Well, no. It just doesn't work that way. And it never will.
There have been plenty of company executives who wanted it to work that way. They spent huge amounts of money on "code generator" products that promised exactly what you propose. All for naught.
Every decade or so a new generation of executives (and investors) will fall for the same pitches about a new miracle product. As P.T Barnum said, "There is a sucker born every minute."
"Tell me lies, tell me sweet little lies" (Fleetwood Mac)
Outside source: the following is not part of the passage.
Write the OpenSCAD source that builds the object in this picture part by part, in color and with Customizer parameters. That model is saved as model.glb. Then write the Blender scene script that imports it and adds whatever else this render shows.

Well, I've been around the block a couple of times over my 67 years and have heard this a couple of times. What is needed is an incentive. When Kennedy said we were going to the moon and back, we really didn't have a rocket that was reliable for a monkey. To compare the Mercury to the Saturn 5 just shows what can be done if we set out minds to it. We have apple harvesters now even if they don't get every apple,, it's cheaper than labor. Picking strawberries was supposed to be the holy grail to get the ones that were ripe and not squash everything around it. Now we can go to a restaurant and have a machine cook and assemble a burger. You had to know when they cried out for $15 an hour, the inventors went to work. Why invent a machine to make burgers at $12 when you can pay a person $7.25?
Now we have a shortage of coders and the pay is waaaay high. The H1-B program is full politically, so the way code is written will have to evolve even if it's just piecemeal. We have self driving cars and even scarier 18 wheelers. I wouldn't buy a self driver, wouldn't rent a Lyft with no driver, but you have to admit, it's coming, and coming fast.
Someone will see the need and start to streamline coding, maybe even a new language soon. If you look at it from an employer view, If I could cut from 100 coders to 30, it would be done tomorrow. You may just have to clean up obvious errors the machine made for final approval. Have you heard of AI lately? Teaching a robot to code should be relatively easy today. Writing code, eliminating errors, and making code more streamlined could be done at breakneck speed with a Beowulf server running Terabytes per second. When it become more profitable to do it differently, it will be done more cheaply. If China were to gain advantage over the US, there would be an incentive to spend money on such a project. A small timer probably won't be the one to do it. Saying "Never" is a long time. I look at polio, AIDS, Hepatitis, and many other impossible mountains to move just in my life time, I have no doubt someone is working on it right now.